Descubrir a Jesús implica asumir el Evangelio como una forma nueva de vida fundada en el poder de Dios (cf. Rom 1,16), y, a la vez, el Evangelio es configurarse con la vida de Jesús como experiencia personal y no como una actividad intelectual que aprende una historia o sigue una creencia (cf. 1Cor 4,16; 1Tes 1,6). Pablo expresa su experiencia de fe y su programa de vida en esta frase: «He quedado crucificado con Cristo, y ya no vivo yo, sino que vive Cristo en mí. Y mientras vivo en carne mortal, vivo de la fe en el Hijo de Dios, que me amó y se entregó por mí» (Gál 2,19-20). Pablo no vive según la forma judía (cf. Flp 3,5-6), o pagana, sino se ha introducido en una nueva dimensión de la existencia determinada por la presencia del amor de Cristo gracias al Espíritu; deja que Cristo actúe en él para que destruya la capacidad de autosuficiencia que excluye a Dios en la existencia. Y tal es su experiencia que el auténtico sujeto de su actividad es Cristo: él es su ser, su obrar, su vivir mientras permanezca en la historia humana (cf. Flp 1,21). La relación entre su vida y la vida de fe en Cristo, hace que, sin dejar de ser él, pueda configurarse con Cristo, o transformarse en Cristo, constituyéndose Cristo en el soporte de su existencia. Pablo aplica esto a los cristianos en la carta a los Romanos: «... consideraos como muertos al pecado y vivos para Dios en Cristo Jesús» (6,11; cf. 14,7-8; 1Cor 3,23; 2Cor 5,15). Es entonces cuando asume el dinamismo de la vida de Cristo crucificado y resucitado gracias a la fuerza y al poder del Espíritu.
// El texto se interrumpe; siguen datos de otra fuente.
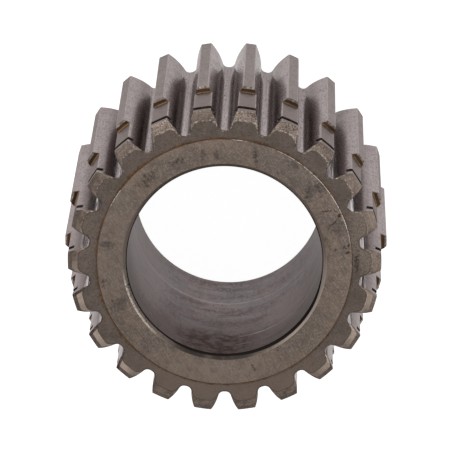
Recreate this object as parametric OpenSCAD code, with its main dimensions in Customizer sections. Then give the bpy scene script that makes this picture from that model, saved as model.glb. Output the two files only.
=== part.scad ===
// Sun gear of a planetary gear set, cut in one piece from a turned steel blank.
// It stands on its plain back end, with the bore's axis along Z.
// The origin is the centre of the bore on the back face.
// At the front end, which is the top, the tooth tips are stepped down and carry a groove
// for a retaining ring, and a raised ring face surrounds the bore.

/* [Teeth] */
// Number of teeth
teeth = 22; // [20:1:30]
// Module, the pitch diameter divided by the number of teeth
tooth_module = 4; // [3.6:0.1:5]
// Pressure angle in degrees
pressure_angle = 20; // [19:0.5:23]
// Profile shift in modules, which thickens the teeth
profile_shift = 0.43; // [0.3:0.01:0.5]
// Height of the teeth above the shifted pitch line, in modules
addendum = 0.785; // [0.6:0.005:0.85]
// Depth of the tooth spaces below the shifted pitch line, in modules
dedendum = 1.21; // [1.1:0.01:1.25]
// Radius of the fillet between each flank and the floor of its tooth space
root_fillet = 1.7; // [0.8:0.1:1.8]
// Edge break along the tooth outline at both ends
outline_break = 0.45; // [0.2:0.05:0.7]

/* [Body] */
// Length from the back face to the ring face
body_length = 76.8; // [55:0.1:100]
// Wall between the plain bore and the floors of the tooth spaces
rim_wall = 11.53; // [8:0.01:18]
// Depth of the chamfer at the front of the bore, along the axis
bore_chamfer_h = 2.1; // [0.5:0.1:3]
// Angle between that chamfer and the axis, in degrees
bore_chamfer_angle = 30; // [20:1:45]
// Bevel at the back of the bore
bore_back_bevel = 0.5; // [0.2:0.1:1.5]
// Bevel on the tooth tips at the back end
back_tip_bevel = 0.5; // [0.2:0.1:1]

/* [Ring face] */
// Distance from the floors of the tooth spaces in to the edge of the ring face
ring_face_inset = 2.6; // [1:0.1:4]
// Height of the ring face above the ends of the teeth
ring_face_rise = 0.6; // [0.3:0.1:2]
// Bevel on the outer edge of the ring face
ring_face_bevel = 0.2; // [0.1:0.05:0.3]

/* [Stepped end] */
// Length of the stepped-down tooth tips, from the ring face to the shoulder
step_length = 22.7; // [15:0.1:30]
// How far the stepped-down tips lie below the full tips
step_depth = 1.85; // [1:0.05:2.5]
// Bevel on the upper edge of the shoulder
shoulder_bevel = 0.6; // [0.2:0.1:0.9]
// Fillet in the corner at the foot of the shoulder
shoulder_fillet = 0.3; // [0.1:0.05:0.4]
// Chamfer on the front of the tooth tips, along the radius
tip_chamfer_r = 3; // [1:0.1:4]
// Chamfer on the front of the tooth tips, along the axis
tip_chamfer_h = 0.95; // [0.5:0.05:1.5]

/* [Ring groove] */
// Width of the lip between the tip chamfer and the groove
groove_lip = 2.15; // [1.5:0.05:5]
// Width of the groove
groove_w = 2.65; // [1.5:0.05:4]
// Depth of the groove below the stepped-down tips
groove_depth = 1.6; // [0.8:0.1:2]

/* [Hidden] */
$fn = 96;

// Points along each flank, and steps in each root fillet and in the shoulder's fillet
FLANK_POINTS = 8;
FILLET_STEPS = 4;
CORNER_STEPS = 3;
// How far the cutters run past the ends, past a broken edge and past the tooth tips
END_OVERRUN = 1;
BREAK_OVERRUN = 0.2;
TIP_OVERRUN = 0.8;

steel = "#8d8583";

pitch_r = tooth_module * teeth / 2;
base_r = pitch_r * cos(pressure_angle);
tip_r = pitch_r + tooth_module * (addendum + profile_shift);
root_r = pitch_r - tooth_module * (dedendum - profile_shift);
cutter_r = tip_r + TIP_OVERRUN;
step_r = tip_r - step_depth;
groove_r = step_r - groove_depth;
bore_r = root_r - rim_wall;
bore_mouth_r = bore_r + bore_chamfer_h * tan(bore_chamfer_angle);
ring_face_r = root_r - ring_face_inset;

// Heights above the back face
tooth_face_z = body_length - ring_face_rise;
shoulder_z = body_length - step_length;
groove_top_z = tooth_face_z - tip_chamfer_h - groove_lip;
groove_floor_z = groove_top_z - groove_w;

// Angle in degrees of an arc of the base circle
function base_arc(length) = length / base_r * 180 / PI;

// A point at radius r, at an angle clockwise from the middle of a tooth space, which lies on +Y
function polar(r, angle) = [r * sin(angle), r * cos(angle)];

// Each flank is an involute: the end of a line unwound from the base circle.
// Half the angle of a tooth where its flanks start on the base circle:
half_tooth_at_base = 90 / teeth
    + 2 * profile_shift * tan(pressure_angle) / teeth * 180 / PI
    + tan(pressure_angle) * 180 / PI - pressure_angle;
half_space_at_base = 180 / teeth - half_tooth_at_base;

// Length of the unwound line out to radius r
function unwound(r) = sqrt(max(r * r - base_r * base_r, 0));

// The flank point of an unwound length, set back into the tooth by an amount.
// The line is square to the flank, so setting back shortens it.
function flank_point(length, set_back) =
    let (
        shorter = max(length - set_back, 0),
        touch_angle = half_space_at_base + base_arc(shorter + set_back)
    )
    polar(sqrt(base_r * base_r + shorter * shorter), touch_angle - atan(shorter / base_r));

// Angle of the centre of a root fillet of radius f, from the middle of its tooth space.
// At 0 the two fillets of a space meet and its floor is fully round.
function fillet_angle(f) =
    let (line = max(unwound(root_r + f), f))
    half_space_at_base + base_arc(line - f) - atan(line / base_r);

// Largest fillet that the tooth space holds, by halving the range that it lies in
function full_round(low, high, turns) =
    turns == 0 ? low :
    let (middle = (low + high) / 2)
    fillet_angle(middle) > 0
        ? full_round(middle, high, turns - 1)
        : full_round(low, middle, turns - 1);

fillet_r = min(root_fillet, full_round(0, tooth_module, 24) * 0.98);
fillet_line = max(unwound(root_r + fillet_r), fillet_r);
fillet_centre = polar(sqrt(base_r * base_r + fillet_line * fillet_line), fillet_angle(fillet_r));
// Directions from the fillet's centre to the floor and to the flank
to_floor = 180 + fillet_angle(fillet_r);
to_flank = 90 + half_space_at_base + base_arc(fillet_line - fillet_r);

// One side of a tooth space, from its floor to past the tips, set back into the tooth
function space_side(set_back) = concat(
    [for (i = [0:FILLET_STEPS - 1])
        fillet_centre
        + polar(fillet_r + set_back, to_floor + (to_flank - to_floor) * i / FILLET_STEPS)],
    [for (i = [0:FLANK_POINTS - 1])
        let (start = fillet_line - fillet_r)
        flank_point(start + (unwound(cutter_r) - start) * i / (FLANK_POINTS - 1), set_back)]
);

// The whole outline of a tooth space, the same on both sides of +Y
function space_outline(set_back) =
    let (right = space_side(set_back))
    concat(right, [for (i = [len(right) - 1:-1:0]) [-right[i][0], right[i][1]]]);

// The shoulder's fillet, from the shoulder down to the stepped-down tips
function shoulder_corner() = [
    for (i = [0:CORNER_STEPS])
        let (turn = 90 * i / CORNER_STEPS)
        [
            step_r + shoulder_fillet * (1 - sin(turn)),
            shoulder_z + shoulder_fillet * (1 - cos(turn))
        ]
];

// The blank as it comes off the lathe, before the teeth are cut
module turned_blank() {
    rotate_extrude()
        polygon(concat(
            [
                [bore_r + bore_back_bevel, 0],
                [tip_r - back_tip_bevel, 0],
                [tip_r, back_tip_bevel],
                [tip_r, shoulder_z - shoulder_bevel],
                [tip_r - shoulder_bevel, shoulder_z]
            ],
            shoulder_corner(),
            [
                [step_r, groove_floor_z],
                [groove_r, groove_floor_z],
                [groove_r, groove_top_z],
                [step_r, groove_top_z],
                [step_r, tooth_face_z - tip_chamfer_h],
                [step_r - tip_chamfer_r, tooth_face_z],
                [ring_face_r, tooth_face_z],
                [ring_face_r, body_length - ring_face_bevel],
                [ring_face_r - ring_face_bevel, body_length],
                [bore_mouth_r, body_length],
                [bore_r, body_length - bore_chamfer_h],
                [bore_r, bore_back_bevel]
            ]
        ));
}

// The cutter of one tooth space, straight through from end to end
module tooth_space() {
    translate([0, 0, -END_OVERRUN])
        linear_extrude(body_length + 2 * END_OVERRUN)
            polygon(space_outline(0));
}

// The cutter that breaks the edge of one tooth space, widening upwards at 45 degrees from z = 0
module space_flare() {
    rise = outline_break + BREAK_OVERRUN;
    low = space_outline(0);
    high = space_outline(rise);
    count = len(low);
    // Each end is closed by strips from the right side of the space to the left,
    // whose last corners are counted back from the end of the outline
    strips = [for (i = [0:count / 2 - 2]) [i, i + 1, count - 2 - i, count - 1 - i]];
    polyhedron(
        points = concat(
            [for (p = low) [p[0], p[1], 0]],
            [for (p = high) [p[0], p[1], rise]]
        ),
        faces = concat(
            strips,
            [for (i = [0:count - 1])
                let (next = (i + 1) % count)
                [i, i + count, next + count, next]],
            [for (strip = strips) [strip[3], strip[2], strip[1], strip[0]] + count * [1, 1, 1, 1]]
        )
    );
}

module sun_gear() {
    color(steel)
        difference() {
            turned_blank();
            for (i = [0:teeth - 1])
                rotate([0, 0, i * 360 / teeth]) {
                    tooth_space();
                    translate([0, 0, tooth_face_z - outline_break])
                        space_flare();
                    translate([0, 0, outline_break])
                        mirror([0, 0, 1])
                            space_flare();
                }
        }
}

sun_gear();
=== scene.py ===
# %% [markdown]
# # A sun gear in ground steel
#
# A sun gear sits in the middle of a planetary gear set and drives the planet gears round it. This one
# is a single piece of steel: turned on a lathe, cut with straight teeth, hardened, and ground on its
# flanks, its tooth tips, its bore and the raised ring round the bore. Years in oil have left brown
# stains, a little rust in one corner, and edges that are worn bright. Some light and shade is painted
# into the colours too: highlights on edges and chamfers, and shade in the groove and the tooth spaces.
#
# The lesson makes one tooth as a grid of points, lets Geometry Nodes repeat it round the axis, and then
# gives each machined surface a procedural finish of its own.

# %% Load the fixed frame
from math import atan, cos, hypot, pi, radians, sin, sqrt, tan

import bpy
from mathutils import Matrix, Vector


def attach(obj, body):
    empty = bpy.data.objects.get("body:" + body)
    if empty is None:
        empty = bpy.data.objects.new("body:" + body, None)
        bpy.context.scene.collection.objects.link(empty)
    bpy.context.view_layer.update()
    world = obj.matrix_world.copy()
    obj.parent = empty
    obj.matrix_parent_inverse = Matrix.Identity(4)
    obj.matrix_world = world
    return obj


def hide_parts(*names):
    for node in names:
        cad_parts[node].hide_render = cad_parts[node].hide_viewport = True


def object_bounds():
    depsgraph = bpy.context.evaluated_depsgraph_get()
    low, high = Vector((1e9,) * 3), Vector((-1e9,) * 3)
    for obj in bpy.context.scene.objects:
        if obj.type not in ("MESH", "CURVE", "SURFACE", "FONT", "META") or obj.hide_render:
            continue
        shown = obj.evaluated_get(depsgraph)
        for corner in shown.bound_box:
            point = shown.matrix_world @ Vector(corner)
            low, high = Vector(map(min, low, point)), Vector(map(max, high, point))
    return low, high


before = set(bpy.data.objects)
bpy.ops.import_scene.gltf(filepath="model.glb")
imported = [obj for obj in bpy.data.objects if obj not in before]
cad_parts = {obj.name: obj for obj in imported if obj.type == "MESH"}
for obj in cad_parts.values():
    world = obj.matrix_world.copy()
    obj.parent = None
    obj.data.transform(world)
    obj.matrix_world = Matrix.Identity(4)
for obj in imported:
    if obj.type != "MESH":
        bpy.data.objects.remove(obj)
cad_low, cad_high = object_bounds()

# %% [markdown]
# ## The sizes
#
# A gear's form follows from a few numbers. The module is the pitch diameter divided by the number of
# teeth. The flanks are involutes: the curve that the end of a taut string draws as it unwinds from the
# base circle. Everything below is in metres, so a size in millimetres is written with MM.

# %% The teeth
MM = 0.001
TEETH = 22
MODULE = 4 * MM
PRESSURE_ANGLE = radians(20)
PROFILE_SHIFT = 0.43
ADDENDUM = 0.785
DEDENDUM = 1.21
ROOT_FILLET = 1.7 * MM

pitch_radius = MODULE * TEETH / 2
base_radius = pitch_radius * cos(PRESSURE_ANGLE)
tip_radius = pitch_radius + MODULE * (ADDENDUM + PROFILE_SHIFT)
root_radius = pitch_radius - MODULE * (DEDENDUM - PROFILE_SHIFT)
sector_half = pi / TEETH
print(f"tip radius {tip_radius / MM:.2f} mm, root radius {root_radius / MM:.2f} mm")

# %% The turned features
body_length = cad_high.z - cad_low.z
rim_wall = 11.53 * MM
bore_chamfer_width = 1.21 * MM
bore_chamfer_height = 2.1 * MM
bore_back_bevel = 0.5 * MM
ring_inset = 2.6 * MM
ring_rise = 0.6 * MM
ring_bevel = 0.2 * MM
ring_softening = 0.3 * ring_bevel
step_length = 22.7 * MM
step_depth = 1.85 * MM
groove_lip = 2.15 * MM
groove_width = 2.65 * MM
groove_depth = 1.6 * MM
tip_bevel = 0.5 * MM
shoulder_bevel = 0.6 * MM
shoulder_fillet = 0.3 * MM
chamfer_width = 3 * MM
chamfer_height = 0.95 * MM
edge_break = 0.45 * MM
tiny_bevel = 0.1 * MM

# %% Radii and heights
bore_radius = root_radius - rim_wall
bore_mouth_radius = bore_radius + bore_chamfer_width
ring_radius = root_radius - ring_inset
step_radius = tip_radius - step_depth
groove_radius = step_radius - groove_depth
face_z = body_length - ring_rise
shoulder_z = body_length - step_length
groove_top_z = face_z - chamfer_height - groove_lip
groove_floor_z = groove_top_z - groove_width
chamfer_radius = step_radius - chamfer_width
print(f"length {body_length / MM:.1f} mm, bore {2 * bore_radius / MM:.1f} mm")

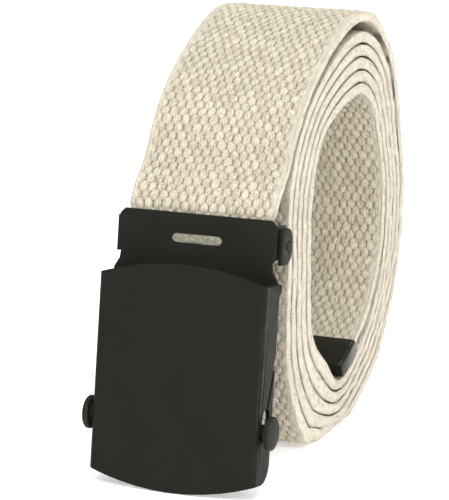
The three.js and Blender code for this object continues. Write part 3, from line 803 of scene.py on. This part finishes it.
# %% [markdown]
# ## Floor and light
# The photograph is a cut-out on white, so the floor is white and glows a little. Soft lamps stand above
# and at both sides: the one on the right lights the coil's side, and a small near one in front and above
# lights the buckle and the hole of the coil.

# %% Stage
floor_material, tree, surface = new_material("pale_floor")
surface.inputs["Base Color"].default_value = (0.95, 0.95, 0.95, 1)
surface.inputs["Roughness"].default_value = 0.9
surface.inputs["Emission Color"].default_value = (1, 1, 1, 1)
surface.inputs["Emission Strength"].default_value = 0.36
FAR = 3000  # millimetres from the middle to the floor's edges
floor_corners = [(-FAR, -FAR, 0), (FAR, -FAR, 0), (FAR, FAR, 0), (-FAR, FAR, 0)]
floor = mesh_object("floor", floor_corners, [(0, 1, 2, 3)])
floor.data.materials.append(floor_material)

world = bpy.data.worlds.new("studio")
bpy.context.scene.world = world
world.use_nodes = True
sky = world.node_tree
direction = node(sky, "ShaderNodeTexCoord").outputs["Generated"]
height_in_sky = node(sky, "ShaderNodeSeparateXYZ", {0: direction}).outputs[2]
tone = blended(sky, between(sky, height_in_sky, 0.0, 0.55), (0.24, 0.24, 0.24, 1), (0.8, 0.8, 0.8, 1))
sky.links.new(tone, sky.nodes["Background"].inputs["Color"])


def lamp(name, place, aim, size, power, colour=(1, 1, 1)):
    data = bpy.data.lights.new(name, "AREA")
    data.shape = "RECTANGLE"
    data.size, data.size_y = size
    data.energy = power
    data.color = colour
    made = bpy.data.objects.new(name, data)
    made.location = place
    made.rotation_euler = (Vector(aim) - Vector(place)).to_track_quat("-Z", "Y").to_euler()
    bpy.context.collection.objects.link(made)
    return made


lamp("top", (0.1, -0.1, 1.0), (0, 0, 0.05), (0.8, 0.8), 6.0)
lamp("front", (0.16, -0.36, 0.36), (0, -0.03, 0.08), (0.16, 0.12), 0.62)
lamp("right", (0.9, -0.35, 0.45), (0, 0, 0.05), (0.5, 0.6), 3.4)
lamp("left", (-0.7, -0.6, 0.5), (0, 0, 0.05), (0.4, 0.6), 1.2)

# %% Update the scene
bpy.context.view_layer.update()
            Dios, por medio de Jesús, hace que descubra un mundo «nuevo», un hombre «nuevo», un sentido de la existencia «nueva» (cf. Gál 6,15; Rom 6,4). La «novedad» estriba en que Dios se ha decidido a hablar y actuar en beneficio de su criatura por medio de la vida de Jesús. Dios rescata, salva, redime del mal, rompe los círculos infernales que ha creado el hombre por su libertad y sus ansias de poder, y de los que no puede salir. Según Juan, Dios se enfrenta al poder del hombre con un poder que es exclusivamente su relación de amor, porque Él sólo es amor (cf. 1 Jn 4,8-16); y su amor en la historia humana es la vida de Jesús (cf. Jn 3,16). Ese amor es lo testifica el Espíritu. La gracia constituye la relación de amor de Dios a su criatura para Pablo. Así es el nuevo fundamento de la existencia que se puede decir que todo es gracia en la vida (cf. Ef 2,4-10); gracia que se identifica con Jesús, cuya historia se centra en su muerte y resurrección (cf. Rom 6,1-11). Y une los dos términos: Dios para nosotros es la vida de Jesús, que es su gracia, y la gracia se manifiesta en la muerte y resurrección de Jesús.

            Entonces podemos entender que Pablo configure su vida según la de Cristo: él es su amor (cf. Rom 8,39), su esperanza (cf. 1Tes 4,17), su libertad (cf. Gál 2,4; 5,13), su potencia (cf. Ef 6,10), su paz (cf. Flp 4,7), en definitiva, su vida (cf. Fil 1,21), capaz de dominar o extirpar el dominio del pecado que le atenaza (cf. Rom 7,7-25), desactivando su autosuficiencia (cf. Gál 2,16), ciertamente con dolor, con cruz (cf. Gál 2,19; 6,14), pero con la fuerza suficiente para rehacer su libertad y abrirse a la gracia que le capacita para la felicidad y plenitud humana (cf. 2Cor 4,14): El Espíritu viene en ayuda de nuestra flaqueza. Como nosotros no sabemos pedir como conviene, el Espíritu mismo intercede por nosotros con gemidos indescriptibles» (Rom 8,26). Pablo, judío fariseo (cf. Hech 21,39; Flp 3,6; etc.), sale del encuentro con Cristo como el publicano de la parábola descrita: justificado, salvado, es decir, es consciente de su incapacidad para salvarse a sí mismo, de la insolvencia de su creencia en la ley judía para arrancarle del mal (cf. Gál 2,21; 5,11; Rom 2,27-23) y de la debilidad de la sabiduría humana para encauzar la existencia con la dignidad que le compete como hijo de Dios (cf. Rom 8,19-27; 1Cor 1,30; etc.). Pero Pablo no es un pecador público, o una persona alejada de Dios; su cambio obedece al sentido de la vida y de Dios que le proporciona Cristo, que no a un simple cambio moral o ético.